In our studies, rooting of in vitro grown shoots was a challenge mainly because the base of the shoots developed phenolic compounds in vitro causing blackening and death of cells, which prevented rooting. Similar problems were encountered by other researchers (Mohamed et al. 1991; Santalla et al. 1998; Zambre et al. 1998). In order to overcome this problem, we reduced the effect of phenolics with a solution composed of 15 mg l−1 activated charcoal and 30 mg l−1 silver nitrate and dipped the base of each shoot in IBA solution for 30 s. The rooting media also needed to be void of cytokinin as cytokinin delays root establishment.

As had been observed by other researchers (Ozyigit 2008), a combination of callus and phenolic compounds is naturally produced as a defense mechanism following wounding to aid in healing of plant tissues and to prevent entry of micro-organisms. Although the presence of callus and phenolics assists in wound healing, the greatest limiting factor in rooting of in vitro regenerated shoots of P. vulgaris was its propensity to produce high amounts of callus tissue that blocked root formation and phenolics compounds that caused death of tissues due to tissue oxidation (Arnaldos et al. 2001). Other researchers also discovered that oxidized phenolics prevent multiple shoot development, rooting or regeneration of explants (Ozyigit 2008). In our studies, the anti-oxidants including activated charcoal and silver nitrate were able to effectively reduce the oxidative effect of the phenolic compounds resulting into more and better quality multiple shoots with increased in vitro regeneration efficiency.

Conclusion

A major obstacle in in vitro regeneration of P. vulgaris includes the relatively inefficient in vitro shoot regeneration system mostly due to the in vitro production of phenolic compounds. In the research presented here, we were able to resolve the phenolic compound problem and therefore successfully regenerated in vitro multiple shoots up to 20 per explant of P. vulgaris. The excretion of phenolic compounds from wounds is normally associated with high production of callus tissue, which in our studies resulted in blocking of the in vitro regeneration of P. vulgaris. Supplementation of anti-oxidants to the culture media significantly improved the quality and increased the regeneration efficiency (i.e. the percent of explant regenerating) as well as the numbers of multiple shoots per explant of P. vulgaris.

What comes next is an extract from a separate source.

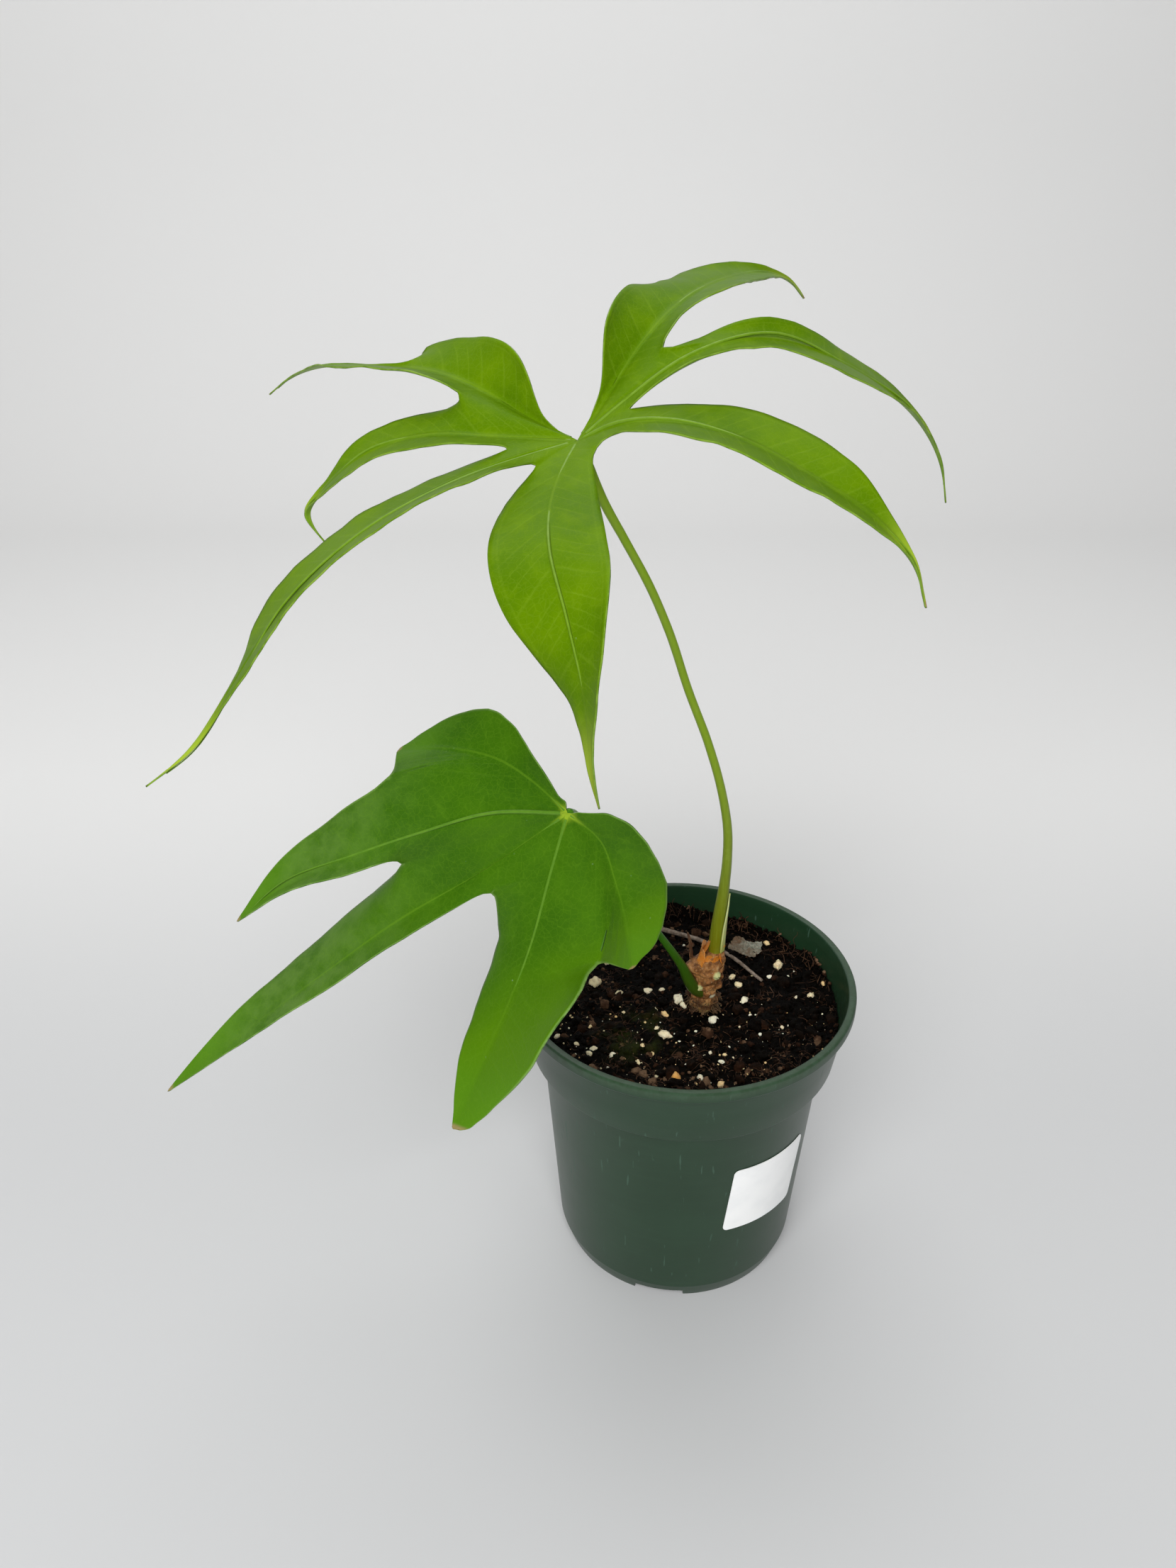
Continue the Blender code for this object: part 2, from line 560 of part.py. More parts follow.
def make_rhizome(collection, cutters, material, stalks):
    """The stem at the surface, with ragged leaf bases and a socket for each stalk."""
    rhizome = bake(tube("rhizome", even_points(RHIZOME, 3), collection, material))
    for vertex in rhizome.data.vertices:
        if vertex.co.z > (SOIL_LEVEL + 5) * MM:
            push = RHIZOME_LUMPS * noise.noise(vertex.co / (3 * MM))
            axis = Vector((RHIZOME[0][0] * MM, 0, vertex.co.z))
            vertex.co += (vertex.co - axis).normalized() * push * MM
    scales = new_collection("leaf bases")
    chance = random.Random(SCALE_SEED)
    for number in range(SCALE_COUNT):
        angle = 2 * math.pi * number / SCALE_COUNT + chance.uniform(-0.3, 0.3)
        height = chance.uniform(97, 103)
        length = SCALE_LENGTH * chance.uniform(0.6, 1)
        points = scale_tube(angle, height, length, chance.uniform(0.4, 2.2))
        bake(tube("scale_%d" % (number + 1), points, scales, material))
    boolean(rhizome, scales, "UNION")
    rhizome = bake(rhizome)
    for scale in list(scales.objects):
        bpy.data.objects.remove(scale, do_unlink=True)
    bpy.data.collections.remove(scales)
    for name, points in stalks:
        socket = [(x, y, z, radius + TUBE_FIT / MM) for x, y, z, radius in points]
        first = Vector(socket[0][:3])
        ahead = (Vector(socket[1][:3]) - first).normalized()
        socket[0] = (*(first - ahead * GAP / MM), socket[0][3])
        cutter = bake(tube(name + "_socket", socket, cutters))
        hide_cutter(cutter)
        boolean(rhizome, cutter, "DIFFERENCE")
    return rhizome


def make_blade(name, hub, normal, lobes, collection, material):
    """A blade: a sheet from each lobe's rib to its edges, made thick."""
    mesh = bmesh.new()
    found = {}

    def vertex(point):
        key = tuple(round(float(part), 3) for part in point)
        if key not in found:
            found[key] = mesh.verts.new(Vector(key) * MM)
        return found[key]

    for side, rib, edge, top in blade_grid(hub, normal, lobes, FINER_ROWS):
        width = np.linalg.norm(edge - rib, axis=1, keepdims=True)
        lines = []
        for column in range(HALF_COLUMNS + 1):
            across = column / HALF_COLUMNS
            rise = ARCH * math.sin(math.pi * across) * width * top
            lines.append(rib + across * (edge - rib) + rise)
        for row in range(len(rib) - 1):
            for near, far in zip(lines, lines[1:]):
                corners = [vertex(near[row]), vertex(near[row + 1]), vertex(far[row + 1]), vertex(far[row])]
                corners = list(dict.fromkeys(corners))
                if side == "right":
                    corners.reverse()
                if len(corners) > 2:
                    mesh.faces.new(corners)
    blade = new_mesh_object(name, mesh, collection, material)
    blade.modifiers.new("triangles", "TRIANGULATE")
    solidify = blade.modifiers.new("thickness", "SOLIDIFY")
    solidify.thickness = BLADE_THICKNESS * MM
    solidify.offset = 0
    return blade


def surface_tree(obj):
    graph = bpy.context.evaluated_depsgraph_get()
    graph.update()
    return BVHTree.FromObject(obj, graph)


def make_stalk(name, points, blade, hub, normal, collection, material):
    """A stalk whose top bends to meet the blade's underside square on, one gap below it."""
    down = -Vector(normal).normalized()
    aside = down.orthogonal().normalized()
    tree = surface_tree(blade)
    depth = 0
    for number in range(12):
        out = Matrix.Rotation(math.radians(30 * number), 3, down) @ aside
        start = Vector(hub) + down * 20 + out * KNEE_RADIUS
        hit = tree.ray_cast(start * MM, -down)[0]
        if hit:
            depth = max(depth, (hit / MM - Vector(hub)).dot(down))
    top = Vector(hub) + down * (depth + GAP / MM)
    knee = top + down * KNEE_LENGTH
    route = [*points, (*knee, KNEE_RADIUS - 0.1), (*top, KNEE_RADIUS)]
    route = even_points(route, STALK_STEP)
    before = (*(top + down * 1.5), KNEE_RADIUS)
    route = [*route[:-1], before, (*top, KNEE_RADIUS)]
    return tube(name, route, collection, material), route


def make_sheath(collection, material):
    """A thin pointed strip that wraps part of the tall stalk, just clear of it."""
    stalk = np.asarray(TALL_STALK, float)
    mesh = bmesh.new()
    rows = []
    count = 9
    for i in range(count):
        share = i / (count - 1)
        height = SHEATH_BOTTOM + (SHEATH_TOP - SHEATH_BOTTOM) * share
        x, y, radius = (np.interp(height, stalk[:, 2], stalk[:, k]) for k in (0, 1, 3))
        radius += TUBE_FIT / MM
        spread = math.radians(SHEATH_SPREAD) * (1 - 0.8 * share**2)
        row = []
        for j in range(5):
            angle = math.radians(SHEATH_AZIMUTH) + spread * (j / 2 - 1)
            point = Vector((x + radius * math.cos(angle), y + radius * math.sin(angle), height))
            row.append(mesh.verts.new(point * MM))
        rows.append(row)
    for lower, upper in zip(rows, rows[1:]):
        for j in range(4):
            mesh.faces.new((lower[j], lower[j + 1], upper[j + 1], upper[j]))
    sheath = new_mesh_object("sheath", mesh, collection, material)
    solidify = sheath.modifiers.new("thickness", "SOLIDIFY")
    solidify.thickness = SHEATH_THICKNESS * MM
    solidify.offset = 1
    return sheath


def rest_height(tree, x, y, reach):
    """Greatest height of the surface under a small disc round (x, y), in mm."""
    heights = []
    for i in range(-2, 3):
        for j in range(-2, 3):
            start = Vector((x + reach * i / 2, y + reach * j / 2, 200)) * MM
            hit = tree.ray_cast(start, Vector((0, 0, -1)))[0]
            if hit:
                heights.append(hit.z / MM)
    return max(heights)


def make_dry_stem(soil, collection, material):
    tree = surface_tree(soil)
    flat = even_points([(x, y, 0, 0) for x, y in DRY_STEM], 2.5)
    points = []
    for number, (x, y, _, _) in enumerate(flat):
        share = number / (len(flat) - 1)
        radius = DRY_STEM_RADII[0] + (DRY_STEM_RADII[1] - DRY_STEM_RADII[0]) * share
        height = rest_height(tree, x, y, 2.5) + radius + LITTER_CLEARANCE
        points.append((x, y, height, radius))
    return tube("dry_stem", points, collection, material)


def make_scrap(soil, collection, material):
    """A crumpled scrap of dead leaf: a fan of thin cells lying on the soil."""
    tree = surface_tree(soil)
    middle = np.mean(SCRAP, axis=0)
    mesh = bmesh.new()

    def lay(x, y, number):
        crumple = SCRAP_CRUMPLE * (0.5 + 0.5 * math.sin(2.3 * number + 0.7 * x))
        height = rest_height(tree, x, y, 3) + LITTER_CLEARANCE + crumple
        return mesh.verts.new(Vector((x, y, height)) * MM)

    centre = lay(*middle, 0)
    rings = []
    for share in (0.5, 1):
        ring = [lay(*(middle + share * (np.array(corner) - middle)), number + 3 * share)
                for number, corner in enumerate(SCRAP)]
        rings.append(ring)
    for i in range(len(SCRAP)):
        j = (i + 1) % len(SCRAP)
        mesh.faces.new((centre, rings[0][j], rings[0][i]))
        mesh.faces.new((rings[0][i], rings[0][j], rings[1][j], rings[1][i]))
    bmesh.ops.recalc_face_normals(mesh, faces=mesh.faces)
    if sum(face.normal.z for face in mesh.faces) < 0:
        bmesh.ops.reverse_faces(mesh, faces=mesh.faces)
    bmesh.ops.triangulate(mesh, faces=mesh.faces)
    scrap = new_mesh_object("dry_scrap", mesh, collection, material)
    solidify = scrap.modifiers.new("thickness", "SOLIDIFY")
    solidify.thickness = SCRAP_THICKNESS * MM
    solidify.offset = 1
    return scrap


def main():
    clear_scene()
    plant = new_collection("anthurium")
    cutters = new_collection("cutters")
    green_plastic = new_material("green plastic", (0.012, 0.07, 0.04), 0.45)
    peat = new_material("peat", (0.025, 0.017, 0.012), 0.95)
    fibre = new_material("brown fibre", (0.32, 0.17, 0.07), 0.85)
    pale_sheath = new_material("pale sheath", (0.55, 0.58, 0.25), 0.5)
    tall_stalk_green = new_material("tall stalk", (0.22, 0.38, 0.08), 0.4)
    low_stalk_green = new_material("low stalk", (0.05, 0.20, 0.03), 0.4)
    tall_leaf_green = new_material("tall leaf", (0.16, 0.36, 0.02), 0.35)
    low_leaf_green = new_material("low leaf", (0.07, 0.24, 0.02), 0.4)
    dead_stalk = new_material("dead stalk", (0.22, 0.17, 0.13), 0.85)
    dead_leaf = new_material("dead leaf", (0.38, 0.35, 0.30), 0.8)
    paper = new_material("white paper", (0.85, 0.85, 0.84), 0.5)

    make_pot(plant, cutters, green_plastic)
    make_label(plant, paper)
    soil = make_soil(plant, cutters, peat)
    tall = make_blade("tall_blade", TALL_HUB, TALL_NORMAL, TALL_LOBES, plant, tall_leaf_green)
    low = make_blade("low_blade", LOW_HUB, LOW_NORMAL, LOW_LOBES, plant, low_leaf_green)
    tall_route = make_stalk("tall_petiole", TALL_STALK, tall, TALL_HUB, TALL_NORMAL, plant,
                            tall_stalk_green)[1]
    low_route = make_stalk("low_petiole", LOW_STALK, low, LOW_HUB, LOW_NORMAL, plant,
                           low_stalk_green)[1]
    stalks = (("tall_petiole", tall_route[:5]), ("low_petiole", low_route[:5]))
    make_rhizome(plant, cutters, fibre, stalks)
    make_sheath(plant, pale_sheath)
    make_dry_stem(soil, plant, dead_stalk)
    make_scrap(soil, plant, dead_leaf)


main()
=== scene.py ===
import math
import random

import bmesh
import bpy
import numpy as np
from mathutils import Matrix, Vector, noise
from mathutils.bvhtree import BVHTree


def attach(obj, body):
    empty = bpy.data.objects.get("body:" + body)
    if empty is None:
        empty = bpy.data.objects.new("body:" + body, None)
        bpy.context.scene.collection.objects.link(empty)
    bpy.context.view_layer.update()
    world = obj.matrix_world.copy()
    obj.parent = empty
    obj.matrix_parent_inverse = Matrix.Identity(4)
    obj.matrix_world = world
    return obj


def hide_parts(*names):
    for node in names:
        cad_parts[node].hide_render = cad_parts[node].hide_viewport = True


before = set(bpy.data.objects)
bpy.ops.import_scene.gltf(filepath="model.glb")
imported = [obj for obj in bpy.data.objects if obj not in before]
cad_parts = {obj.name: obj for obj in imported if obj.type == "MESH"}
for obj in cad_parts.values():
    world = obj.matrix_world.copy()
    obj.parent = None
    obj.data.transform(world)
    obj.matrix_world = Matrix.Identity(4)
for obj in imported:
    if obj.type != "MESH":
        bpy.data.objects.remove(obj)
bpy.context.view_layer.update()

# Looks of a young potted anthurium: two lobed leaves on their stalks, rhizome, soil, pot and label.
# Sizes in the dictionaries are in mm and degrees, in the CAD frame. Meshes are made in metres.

mm = 0.001
scene = bpy.context.scene
scene.view_settings.view_transform = "Standard"


# Nodes written as Python sums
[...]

The second obstacle associated with in vitro culture of P. vulgaris is its low number and poor rooting resulting in unsuccessful establishment of plants in greenhouses. To establish a good greenhouse rooting system for P. vulgaris, Zambre et al. (1998) grafted their in vitro regenerated P. vulgaris shoots on the P. acutifolius roots. In our research, we were able to resolve the rooting problem via the dipping of the in vitro-produced shoots in IBA followed by their cultures in media containing IBA, IAA or NAA.

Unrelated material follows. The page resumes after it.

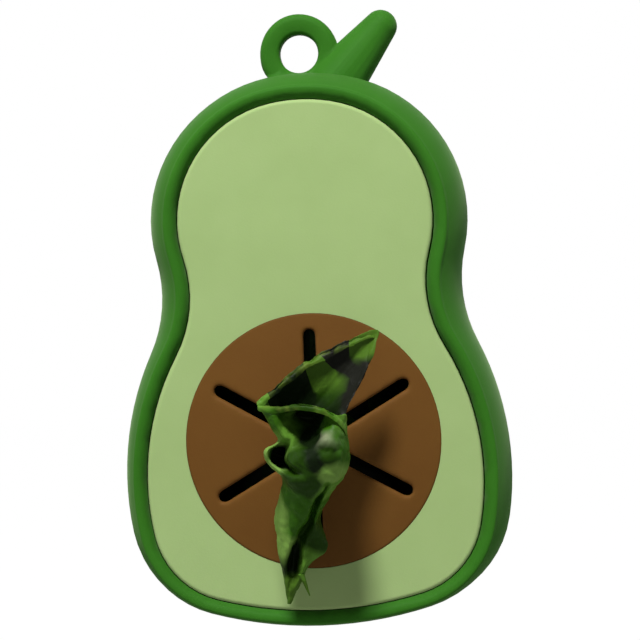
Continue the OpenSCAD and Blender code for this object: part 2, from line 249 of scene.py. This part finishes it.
# blown polythene film: thin, soft gloss, with angular camouflage patches whose tones are partly print and
# partly painted light and shade, paler along the torn edge and the hem, partly as stretched film and partly
# as painted light where the edge catches the lamp
filmLook = {
    "roughness": 0.42, "specular": 0.08, "wander": 0.5, "wanderScale": 300, "tornAndLitEdge": "#62792c",
    "wrinkle": 2.2 * mm, "wrinkleDepth": 0.22 * mm, "fine": 0.7 * mm, "fineDepth": 0.05 * mm,
    "bumpStrength": 0.5,
    "softEdge": 2.2 * mm, "sharpEdge": 0.08 * mm, "rollPatch": 9 * mm, "paintedShadeOnRoll": 0.5,
    "tones": {
        "coal": "#1c1d17", "night": "#101d08", "deep": "#244208", "leaf": "#36640f", "moss": "#4f7322",
        # the palest, cream tone is a painted highlight where the thin film shines
        "fold": "#5d8b2e", "panel": "#7ca34a", "paintedHighlight": "#8e9675",
    },
    "rollTones": ["coal", "night", "deep", "leaf", "moss"],
    "inside": "#0d1409",
}

# middles of the patches on the pulled bag: pixel across and down, mm in front of the face, tone. The tones
# are partly the camouflage print and partly painted light and shade: the dark tones in the recess under the
# lip and in the hollow of the loop are painted shade, the pale panel tone on the loop's rim is painted
# light, and the cream spot under the lip is a painted highlight
patches = [
    (369, 342, 12, "moss"), (360, 350, 12.6, "moss"), (342, 350, 12.6, "coal"), (353, 364, 13, "coal"),
    (364, 366, 13, "coal"), (357, 384, 14, "coal"), (350, 400, 14.2, "coal"), (320, 374, 14, "moss"),
    (336, 379, 14.4, "moss"), (332, 393, 14.6, "deep"), (303, 381, 14.4, "night"), (283, 396, 15.4, "night"),
    (310, 402, 15, "night"), (333, 406, 15, "night"), (262, 404, 17.2, "fold"), (270, 416, 18, "leaf"),
    (290, 408, 20, "deep"), (312, 408, 21, "deep"), (325, 412, 21, "leaf"), (341, 420, 20, "fold"),
    (293, 431, 17.6, "fold"), (307, 438, 17, "night"), (320, 436, 20.6, "night"),
    (329.4, 436, 21.4, "paintedHighlight"), (336, 435, 21.4, "leaf"), (330, 450, 22, "deep"), (330, 425, 20.6, "leaf"),
    (316, 458, 21, "night"),
    (344, 448, 20, "leaf"), (335, 474, 20.4, "panel"), (268, 457, 17.4, "panel"), (270, 450, 17.4, "panel"),
    (279, 462, 12, "night"), (299, 464, 20, "deep"), (300, 480, 19, "deep"), (313, 486, 19, "deep"),
    (297, 504, 16, "leaf"), (279, 512, 11, "panel"), (281, 548, 10, "panel"), (299, 524, 14, "leaf"),
    (315, 508, 14, "leaf"), (330, 488, 17.6, "fold"), (317, 536, 9.5, "deep"), (294, 556, 8, "night"),
    (305, 560, 9.4, "fold"), (291, 592, 7, "moss"),
]


def plainColour(tree, hue):
    return addNode(tree, "ShaderNodeMix", {"Factor": 0, "A": hue, "B": hue}, data_type="RGBA")


# the tone of the nearest patch, which blurs into the next where the film is creased and stays
# crisp on the smooth flap
def nearestTone(tree, place):
    best = colour = None
    soft = addNode(tree, "ShaderNodeAttribute", attribute_name="soft").outputs["Fac"]
    blur = addNode(
        tree, "ShaderNodeMath", {1: filmLook["softEdge"], 2: filmLook["sharpEdge"]}, {0: soft},
        operation="MULTIPLY_ADD",
    ).outputs[0]
    for x, y, front, tone in patches:
        gap = addNode(
            tree, "ShaderNodeVectorMath", {1: tuple(atPixel(x, y, front))}, {0: place},
            operation="DISTANCE",
        ).outputs["Value"]
        hue = linear(filmLook["tones"][tone])
        if best is None:
            best, colour = gap, plainColour(tree, hue)
            continue
        lead = addNode(tree, "ShaderNodeMath", links={0: best, 1: gap}, operation="SUBTRACT")
        share = addNode(tree, "ShaderNodeMath", links={0: lead.outputs[0], 1: blur}, operation="DIVIDE")
        closer = addNode(
            tree, "ShaderNodeMath", {1: 0.5}, {0: share.outputs[0]}, operation="ADD", use_clamp=True,
        )
        colour = addNode(
            tree, "ShaderNodeMix", {"B": hue},
            {"Factor": closer.outputs[0], "A": colour.outputs["Result"]}, data_type="RGBA",
        )
        best = addNode(tree, "ShaderNodeMath", links={0: gap, 1: best}, operation="MINIMUM").outputs[0]
    return colour.outputs["Result"]


# a tone picked at random for each patch, every one darkened alike by a painted shade that stands for the
# dark inside of the dispenser
def randomTone(tree, place):
    cells = addNode(
        tree, "ShaderNodeTexVoronoi", {"Scale": 1 / filmLook["rollPatch"], "Randomness": 1.0},
        {"Vector": place}, distance="CHEBYCHEV",
    )
    pick = addNode(tree, "ShaderNodeSeparateColor", links={"Color": cells.outputs["Color"]})
    names = filmLook["rollTones"]
    stops = []
    for i, name in enumerate(names):
        shaded = [c * filmLook["paintedShadeOnRoll"] for c in linear(filmLook["tones"][name])]
        stops.append((i / len(names), shaded))
    return addRamp(tree, pick.outputs["Green"], stops, "CONSTANT").outputs["Color"]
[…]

Experiments have shown that in vitro regeneration of Phaseolus is species-specific. Our results indicate that, P. vulgaris regeneration is also cultivar-specific, and media formulation has to be made specifically for a particular cultivar in order to obtain maximum in vitro regeneration and rooting.

We have developed an efficient system for in vitro apical shoot proliferation of different cultivars of P. vulgaris. Apical shoot proliferation is important for mass propagation of virus free and true-to-type plants, which can be distributed to farmers in regions of the world where there is high prevalence of seed borne viral diseases (Bonfim et al. 2007; Delgado-Sanchez et al. 2006).

Furthermore, despite a few reports (Dillen et al. 2000; Bonfim et al. 2007; Aragao et al. 1996, 1998, 2001; Brasileiro et al. 1996; Liu et al. 2005), reproducible genetic engineering of P. vulgaris still remains a challenge mostly due to its recalcitrance toward in vitro regeneration and rooting. Efficient and reproducible in vitro plant regeneration and rooting protocols are the most important requirements for successful genetic transformation of different cultivars of P. vulgaris. The research presented here may assist in system development for efficient genetic transformation of P. vulgaris.